And what about the Israelites as Israelites? Very little is required of the Israelites at this biblically-early stage in their development as a religious community. At the time of the Exodus, the people were to worship their God. Israelite boys were to be circumcised as a sign of God’s covenant with the Hebrew people; the parents were to give their children Hebrew names, and the community kept alive the Hebrew language. But even with all of that, this was a community of slaves. Imagine how difficult it was to observe even just a handful of commandments. The Israelites were the only monotheistic people in a world filled with pagans and multi-god worshippers. How easy it would have been to dismiss your own God in favor of another – or more likely, in favor several others. And perhaps even more so if you have known only slavery your entire life. It’s easy to doubt the presence of a just and loving God whom you are supposed worship and follow when you have never known justice or a loving world.

What a motley group!
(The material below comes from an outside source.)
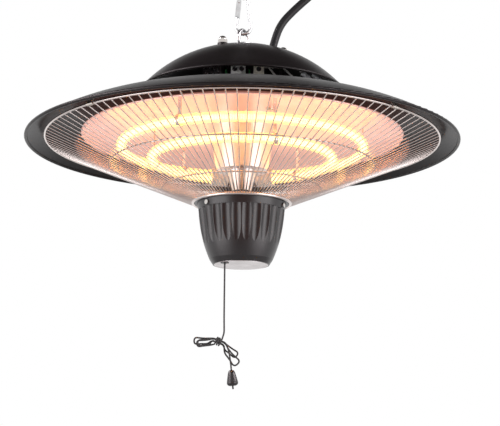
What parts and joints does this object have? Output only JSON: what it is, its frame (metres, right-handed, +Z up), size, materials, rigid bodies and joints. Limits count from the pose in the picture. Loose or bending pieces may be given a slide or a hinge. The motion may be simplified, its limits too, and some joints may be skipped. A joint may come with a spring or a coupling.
{
  "type": "ceiling-hung electric patio heater",
  "caption": "Round ceiling-hung electric patio heater on a chain, with glowing ring tubes, a wire guard, a domed cap, a fluted cup, a pull cord and a mains cord.",
  "frame": {"origin": "middle of the ceiling plate's face against the ceiling", "axes": "+Z up into the ceiling, +X to the right in the picture, +Y away from the viewer"},
  "size_m": [0.4244, 0.4244, 0.5756],
  "materials": {
    "galvanised": "satin zinc plate",
    "white_plate": "satin",
    "black_enamel": "satin",
    "black_plastic": "gloss",
    "black_rubber": "satin",
    "tie_plastic": "satin",
    "pull_cord_fabric": "matte",
    "polished_aluminium": "bright",
    "bright_chrome": "bright",
    "quartz_glass": "clear",
    "heating_wire": "glowing",
    "white_ceramic": "matte",
    "beige_plastic": "satin",
    "brass": "satin",
    "lead_insulation": "satin",
    "green_insulation": "satin",
    "grey_insulation": "matte",
    "clear_sleeve": "matte"
  },
  "bodies": {
    "ceiling": {"ceiling_plate": "white_plate", "ceiling_eye": "galvanised"},
    "chain": {"chain_links": "galvanised", "snap_hook": "galvanised", "gate_pin": "galvanised", "power_cord_coil": "black_rubber", "power_cord_end": "black_rubber", "cord_tie": "tie_plastic", "plug_body": "black_rubber", "plug_pins": "brass"},
    "gate": {"snap_hook_gate": "galvanised"},
    "heater": {"block_leads": "lead_insulation", "cap_nuts": "galvanised", "cap_posts": "galvanised", "centre_rod": "galvanised", "centre_tube": "bright_chrome", "chassis_plate": "galvanised", "cord_bush": "black_plastic", "cord_gland": "black_rubber", "cup": "black_plastic", "cup_disc": "galvanised", "cup_lid": "black_plastic", "cup_screws": "galvanised", "earth_leads": "green_insulation", "element_block": "beige_plastic", "element_leads": "grey_insulation", "eye_washer": "galvanised", "filaments": "heating_wire", "gland_nut": "galvanised", "guard_clips": "galvanised", "guard_rings": "bright_chrome", "guard_wires": "bright_chrome", "hanging_eye": "galvanised", "hood": "black_enamel", "hub_cone": "bright_chrome", "inner_tube": "quartz_glass", "lead_sleeves": "clear_sleeve", "mains_block": "white_ceramic", "outer_tube": "quartz_glass", "power_cord": "black_rubber", "power_cord_tail": "black_rubber", "reflector": "polished_aluminium", "reflector_screws": "galvanised", "reflector_spacers": "galvanised", "rod_nuts": "galvanised", "stud_nuts": "galvanised", "studs": "galvanised", "switch_body": "beige_plastic", "terminal_bracket": "galvanised", "terminal_screws": "brass", "top_cap": "black_enamel", "tube_caps": "white_ceramic", "tube_clips": "galvanised"},
    "pull_cord": {"pull_cord": "pull_cord_fabric", "pull_cord_hank": "pull_cord_fabric", "pull_cord_tail": "pull_cord_fabric", "toggle": "black_plastic"},
    "switch_rotor": {"switch_pulley": "black_plastic", "switch_axle": "black_plastic"}
  },
  "joints": [
    {"name": "chain_swing", "type": "hinge", "parent": "ceiling", "child": "chain", "pos_m": [0, 0, -0.031], "axis": [0, 1, 0], "range_deg": [-10, 10]},
    {"name": "heater_swing", "type": "hinge", "parent": "chain", "child": "heater", "pos_m": [0, 0, -0.2223], "axis": [1, 0, 0], "range_deg": [-12, 12], "deforming": ["power_cord"]},
    {"name": "gate_turn", "type": "hinge", "parent": "chain", "child": "gate", "pos_m": [-0.0046, 0, -0.18884], "axis": [0, -1, 0], "range_deg": [0, 25], "stiffness_Nm_per_rad": 0.005, "springref_deg": -20.05},
    {"name": "cord_pull", "type": "slide", "parent": "heater", "child": "pull_cord", "axis": [0, 0, -1], "range_m": [0, 0.01], "stiffness_N_per_m": 120, "springref_m": -0.01},
    {"name": "switch_turn", "type": "hinge", "parent": "heater", "child": "switch_rotor", "pos_m": [-0.0075, -0.015, -0.432], "axis": [0, -1, 0], "range_deg": [0, 72]}
  ],
  "couplings": [
    {"joint": "switch_turn", "follows": "cord_pull", "rad_per_m": 125}
  ]
}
But it is this entire group that Moses insists leave together as one – the men and the women, the old and the young, the personally offensive, and the doubters. They are all to come. If any one must remain behind, all shall remain behind until the day that the entire community can leave.

Would a modern-day Moses make this argument to a modern-day Pharaoh?

We live in a time when the Jewish community has never seen such divisions. Despite the efforts to build bridges, so many still fall into camps – progressive vs. traditional; secular vs. religious; Ashkenazic vs. Sephardic; those who favor peace agreement efforts and those who do not. And progressive Jews are not of one mind on all the issues. Bring five progressive Jews together and ask them their opinions of mitzvot or commandments, synagogue attendance, conversion, patralineal descent, and social justice as a core value, and you are bound to hear ten opinions.

And so I ask again, would a modern-day Moses argue to a modern-day Pharaoh that the entire Jewish community remain as one?

Let us hope so. While others may exclude us – the progressive Jewish community – we must never fall prey to that same behavior. We cannot omit, or leave behind, those with whom we disagree, even if we know it would make our lives easier and safer. Once we all left Egypt, we all came together again, as one people, to experience revelation at Sinai. This is a part of our story we cannot ignore.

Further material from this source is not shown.